_What the exercise asks_
Emit the exact text of every line from the line with "Rectangle(recess_width, recess_span, rotation=recess_turn)" to the line with "from typing import", both ends included. No other output is expected.

_Available data_
## Begin
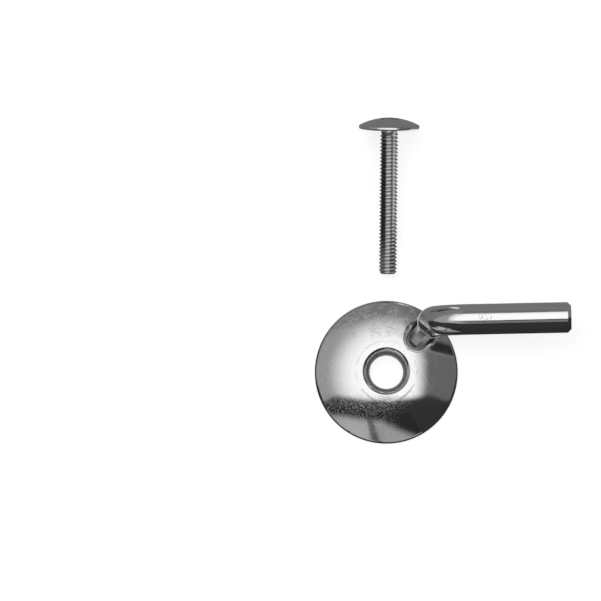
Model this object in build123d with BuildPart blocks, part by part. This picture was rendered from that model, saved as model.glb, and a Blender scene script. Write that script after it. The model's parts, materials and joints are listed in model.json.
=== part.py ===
from build123d import *

import math
import os

# Pintle hinge for a toilet seat, right-hand side, with its fixing screw lying beside it.
# Origin: centre of the fixing hole on the seating plane. +Z up, +X along the hinge pin
# towards its free end, +Y towards the back of the bowl. Millimetres.

# Stamped cover: a spherical cap with a short upright skirt and a collar drawn down at its middle
cover_radius = 25.0
cover_height = 9.0
rim_height = 1.8
rim_round = 1.6
sheet = 1.2
collar_radius = 6.4
collar_roll = 3.7

# The rolled lips of the collar and of the relief start at a crease in the cap, as if the rolls
# belonged to a cap this much higher
lip_crease = 0.85
crease_round = 0.3

# Relief in the cover: it is drawn down round the foot of the pin and runs out through the rim
relief_angle = 45.5
relief_side_gap = 0.3
relief_nose_gap = 0.9
relief_roll = 4.3

# Hinge pin, bent from round bar
pin_radius = 5.35
pin_height = 16.0
pin_straight = 35.9
pin_end_chamfer = 1.2
pin_clearance = 0.2
bend_radius = 12.0
leg_inset = 1.0

# Tongue forged on the foot of the pin
tongue_reach = 12.8
tongue_half_width = 2.9
tongue_crest_half_width = 1.3
tongue_nose_run = 1.0
tongue_nose_height = 1.4
tongue_slope = 26.0
tongue_bevel_height = 1.0

# Anchor plate inside the cover
plate_radius = 22.0
plate_thickness = 1.6
plate_hole_radius = 5.86
plate_clearance = 0.3

# Fixing screw with a truss head, 1/4 inch across, 20 threads to the inch, 2 inches long
screw_radius = 3.175
screw_length = 50.8
screw_tip_chamfer = 0.8
neck_radius = 2.75
neck_length = 1.0
head_radius = 10.6
head_height = 3.9
head_edge = 1.2
head_edge_break = 0.32
recess_width = 2.3
recess_span = 8.6
recess_depth = 2.6
recess_taper = 12.0
recess_turn = 45.0

# Place of the screw's tip on the seating plane, and its turn from +Y towards +X
screw_tip_x = 1.2
screw_tip_y = 34.4
screw_yaw = 1.75

# Sizes that follow
cap_rise = cover_height - rim_height
dome_radius = (cover_radius**2 + cap_rise**2) / (2 * cap_rise)
dome_centre_z = cover_height - dome_radius
leg_reach = cover_radius - leg_inset
leg_opening = pin_radius + pin_clearance
relief_half_width = tongue_half_width + relief_side_gap
relief_inner_reach = tongue_reach - relief_nose_gap + relief_half_width
wide_reach = cover_radius + relief_half_width + 2 * relief_roll
deep_z = -2 * cover_height
tongue_top_reach = tongue_reach + tongue_nose_run
tongue_crest = tongue_nose_height + (leg_reach - tongue_top_reach) * math.tan(math.radians(tongue_slope))
crown_rise = head_height - head_edge
crown_radius = (head_radius**2 + crown_rise**2) / (2 * crown_rise)
thread_end = screw_length - neck_length
head_rim = screw_length + head_edge
head_top = screw_length + head_height

# Planes on the radial line of the relief: one flat on the seating plane, one upright
radial_floor = Plane.XY.rotated((0, 0, relief_angle))
radial_wall = Plane(origin=(0, 0, 0), x_dir=radial_floor.x_dir, z_dir=-radial_floor.y_dir)
leg_centre = radial_floor.from_local_coords((leg_reach, 0, 0))

# The screw lies on the rim of its head and on the end of its thread
screw_lean = math.atan2(head_radius - screw_radius, screw_length + head_edge_break - screw_tip_chamfer)
screw_tip_z = screw_radius * math.cos(screw_lean) - screw_tip_chamfer * math.sin(screw_lean)
screw_across = Vector(1, 0, 0).rotate(Axis.Z, -screw_yaw)
screw_along = Vector(0, 1, 0).rotate(Axis.X, math.degrees(screw_lean)).rotate(Axis.Z, -screw_yaw)
screw_frame = Plane(origin=(screw_tip_x, screw_tip_y, screw_tip_z), x_dir=screw_across, z_dir=screw_along)
screw_wall = Plane(origin=screw_frame.origin, x_dir=screw_frame.x_dir, z_dir=-screw_frame.y_dir)


def cap_section(reach, ball, floor_z):
    """Half section under a spherical cap that ends in an upright side at the given reach."""
    crest_z = dome_centre_z + ball
    corner_z = dome_centre_z + math.sqrt(ball**2 - reach**2)
    with BuildSketch(Plane.XZ) as section:
        with BuildLine():
            Polyline((0, crest_z), (0, floor_z), (reach, floor_z), (reach, corner_z))
            RadiusArc((reach, corner_z), (0, crest_z), -ball)
        make_face()
    return section.sketch


def rolled_cap(ball, opening, roll):
    """Wide cap with an upright opening through it, whose upper edge is rolled down."""
    with BuildPart() as cap:
        revolve(cap_section(wide_reach, ball, deep_z), axis=Axis.Z)
        with BuildSketch(radial_floor.offset(deep_z)):
            add(opening)
        extrude(amount=dome_centre_z + ball - deep_z, mode=Mode.SUBTRACT)
        wall_edges = cap.edges(Select.LAST).filter_by(Axis.Z, reverse=True)
        fillet(wall_edges.filter_by(lambda edge: deep_z / 2 < edge.position_at(0.5).Z), roll)
    return cap.part


def cover_form(inset, floor_z, shoulder_round, lip_round):
    """Solid form of the cover with its collar hole and relief, drawn in by a wall thickness."""
    reach = cover_radius - inset
    ball = dome_radius - inset
    bore = collar_radius + inset
    corner_z = dome_centre_z + math.sqrt(ball**2 - reach**2)
    bore_z = dome_centre_z + math.sqrt((ball + lip_crease) ** 2 - bore**2)
    with BuildSketch(Plane.XZ) as collar_section:
        add(cap_section(wide_reach, ball + lip_crease, deep_z))
        Rectangle(2 * bore, 2 * dome_radius, mode=Mode.SUBTRACT)
        fillet(collar_section.vertices().sort_by_distance((bore, bore_z))[0], collar_roll - inset)
    with BuildSketch(Plane.XZ) as rim_section:
        add(cap_section(reach, ball, floor_z))
        add(collar_section.sketch, mode=Mode.INTERSECT)
        if shoulder_round:
            fillet(rim_section.vertices().sort_by_distance((reach, corner_z))[0], shoulder_round)
        if lip_round:
            fillet(rim_section.vertices().sort_by(Axis.Y)[-1], lip_round)
    with BuildSketch() as relief_opening:
        with Locations((relief_inner_reach, 0)):
            Circle(relief_half_width + inset)
            Rectangle(2 * wide_reach, 2 * (relief_half_width + inset), align=(Align.MIN, Align.CENTER))
    with BuildPart() as form:
        revolve(rim_section.sketch, axis=Axis.Z)
        add(rolled_cap(ball + lip_crease, relief_opening.sketch, relief_roll - inset), mode=Mode.INTERSECT)
    return form.part


outer_form = cover_form(0, 0, rim_round, crease_round)
inner_form = cover_form(sheet, -sheet, 0, 0)

# Cover: one sheet. Its collar and the walls of its relief stop on the anchor plate, and the
# relief opens to the bar's full width where the leg stands
with BuildPart() as cover:
    add(outer_form)
    add(inner_form, mode=Mode.SUBTRACT)
    with BuildSketch():
        Circle(plate_radius + plate_clearance)
    extrude(amount=plate_thickness, mode=Mode.SUBTRACT)
    with BuildSketch(radial_floor):
        with Locations((leg_reach, 0)):
            Circle(leg_opening)
            Rectangle(cover_radius, 2 * leg_opening, align=(Align.MIN, Align.CENTER))
    extrude(amount=cover_height, mode=Mode.SUBTRACT)

cover.part.label = "cover"

# Tongue: a ramp with a steep, round nose and bevelled flanks, set radially on the anchor plate
with BuildPart() as tongue:
    with BuildSketch(radial_wall):
        with BuildLine():
            Polyline(
                (tongue_reach, plate_thickness),
                (leg_reach, plate_thickness),
                (leg_reach, plate_thickness + tongue_crest),
                (tongue_top_reach, plate_thickness + tongue_nose_height),
                close=True,
            )
        make_face()
    extrude(amount=tongue_half_width, both=True)
    ramp = tongue.faces().sort_by(Axis.Z)[-1]
    ramp_edges = ramp.edges().sort_by(SortBy.LENGTH)[-2:]
    bevel_width = tongue_half_width - tongue_crest_half_width
    chamfer(ramp_edges, bevel_width, tongue_bevel_height, reference=ramp)
    with BuildSketch(radial_floor):
        with Locations((tongue_reach + tongue_half_width, 0)):
            Circle(tongue_half_width)
            Rectangle(leg_reach, 2 * tongue_half_width, align=(Align.MIN, Align.CENTER))
    extrude(amount=pin_height, mode=Mode.INTERSECT)

# Hinge pin: straight bar along +X, bent down into an upright leg that stands on the seating plane
with BuildPart() as hinge_pin:
    with BuildLine(Plane.XZ.offset(-leg_centre.Y)) as pin_path:
        bend_start = leg_centre.X + bend_radius
        bar = Line((bend_start + pin_straight, pin_height), (bend_start, pin_height))
        bend = JernArc(start=bar @ 1, tangent=bar % 1, radius=bend_radius, arc_size=90)
        Line(bend @ 1, (leg_centre.X, 0))
    with BuildSketch(Plane(origin=pin_path.line @ 0, z_dir=pin_path.line % 0)):
        Circle(pin_radius)
    sweep()
    free_end = hinge_pin.faces().sort_by(Axis.X)[-1]
    chamfer(free_end.edges(), pin_end_chamfer)
    add(tongue.part)

hinge_pin.part.label = "hinge_pin"

# Anchor plate: flat disc with the fixing hole, cut away round the leg of the pin
with BuildPart() as anchor_plate:
    with BuildSketch():
        Circle(plate_radius)
        Circle(plate_hole_radius, mode=Mode.SUBTRACT)
        with Locations((leg_centre.X, leg_centre.Y)):
            Circle(leg_opening, mode=Mode.SUBTRACT)
    extrude(amount=plate_thickness)

anchor_plate.part.label = "anchor_plate"

# Fixing screw: turned profile with an undercut neck, then a tapered cross recess in the crown
with BuildPart() as fixing_screw:
    with BuildSketch(screw_wall) as screw_profile:
        with BuildLine():
            Polyline(
                (0, head_top),
                (0, 0),
                (screw_radius - screw_tip_chamfer, 0),
                (screw_radius, screw_tip_chamfer),
                (screw_radius, thread_end),
                (neck_radius, thread_end),
                (neck_radius, screw_length),
                (head_radius, screw_length),
                (head_radius, head_rim),
            )
            RadiusArc((head_radius, head_rim), (0, head_top), -crown_radius)
        make_face()
        rim_corners = screw_profile.vertices().sort_by(Axis.X)[-2:]
        chamfer(rim_corners, head_edge_break)
    revolve(axis=Axis(screw_frame.origin, screw_frame.z_dir))
    with BuildSketch(screw_frame.offset(head_top)):
        Rectangle(recess_span, recess_width, rotation=recess_turn)
        Rectangle(recess_width, recess_span, rotation=recess_turn)
    extrude(amount=-recess_depth, taper=recess_taper, mode=Mode.SUBTRACT)

fixing_screw.part.label = "fixing_screw"

os.makedirs("parts", exist_ok=True)
export_step(cover.part, "parts/cover.step")
export_step(hinge_pin.part, "parts/hinge_pin.step")
export_step(anchor_plate.part, "parts/anchor_plate.step")
export_step(fixing_screw.part, "parts/fixing_screw.step")
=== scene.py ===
"""Toilet seat hinge: finishes, screw thread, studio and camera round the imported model."""

import json
import logging
import math
from dataclasses import dataclass
from enum import Enum
from typing import Callable, Iterable, Optional, Union

import bmesh
import bpy
from mathutils import Matrix, Vector


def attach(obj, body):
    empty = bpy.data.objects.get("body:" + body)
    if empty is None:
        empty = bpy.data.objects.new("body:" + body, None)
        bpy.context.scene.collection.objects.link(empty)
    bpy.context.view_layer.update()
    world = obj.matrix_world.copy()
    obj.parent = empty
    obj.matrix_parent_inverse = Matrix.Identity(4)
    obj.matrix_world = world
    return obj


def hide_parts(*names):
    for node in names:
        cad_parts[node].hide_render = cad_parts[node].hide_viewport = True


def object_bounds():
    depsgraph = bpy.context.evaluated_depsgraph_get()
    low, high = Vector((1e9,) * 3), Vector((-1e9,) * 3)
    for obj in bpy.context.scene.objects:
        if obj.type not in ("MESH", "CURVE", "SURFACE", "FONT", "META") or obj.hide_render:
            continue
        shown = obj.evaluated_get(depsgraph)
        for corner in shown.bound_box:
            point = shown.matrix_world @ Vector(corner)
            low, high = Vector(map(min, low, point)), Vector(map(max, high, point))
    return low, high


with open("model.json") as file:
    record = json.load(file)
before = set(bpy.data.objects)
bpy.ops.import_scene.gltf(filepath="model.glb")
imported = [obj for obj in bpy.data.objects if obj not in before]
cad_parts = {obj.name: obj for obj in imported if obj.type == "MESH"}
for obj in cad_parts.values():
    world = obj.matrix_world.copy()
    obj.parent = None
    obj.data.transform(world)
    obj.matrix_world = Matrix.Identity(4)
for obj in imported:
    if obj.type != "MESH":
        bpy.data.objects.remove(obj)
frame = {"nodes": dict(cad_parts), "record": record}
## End
_Exercise result_
        Rectangle(recess_width, recess_span, rotation=recess_turn)
    extrude(amount=-recess_depth, taper=recess_taper, mode=Mode.SUBTRACT)

fixing_screw.part.label = "fixing_screw"

os.makedirs("parts", exist_ok=True)
export_step(cover.part, "parts/cover.step")
export_step(hinge_pin.part, "parts/hinge_pin.step")
export_step(anchor_plate.part, "parts/anchor_plate.step")
export_step(fixing_screw.part, "parts/fixing_screw.step")
=== scene.py ===
"""Toilet seat hinge: finishes, screw thread, studio and camera round the imported model."""

import json
import logging
import math
from dataclasses import dataclass
from enum import Enum
from typing import Callable, Iterable, Optional, Union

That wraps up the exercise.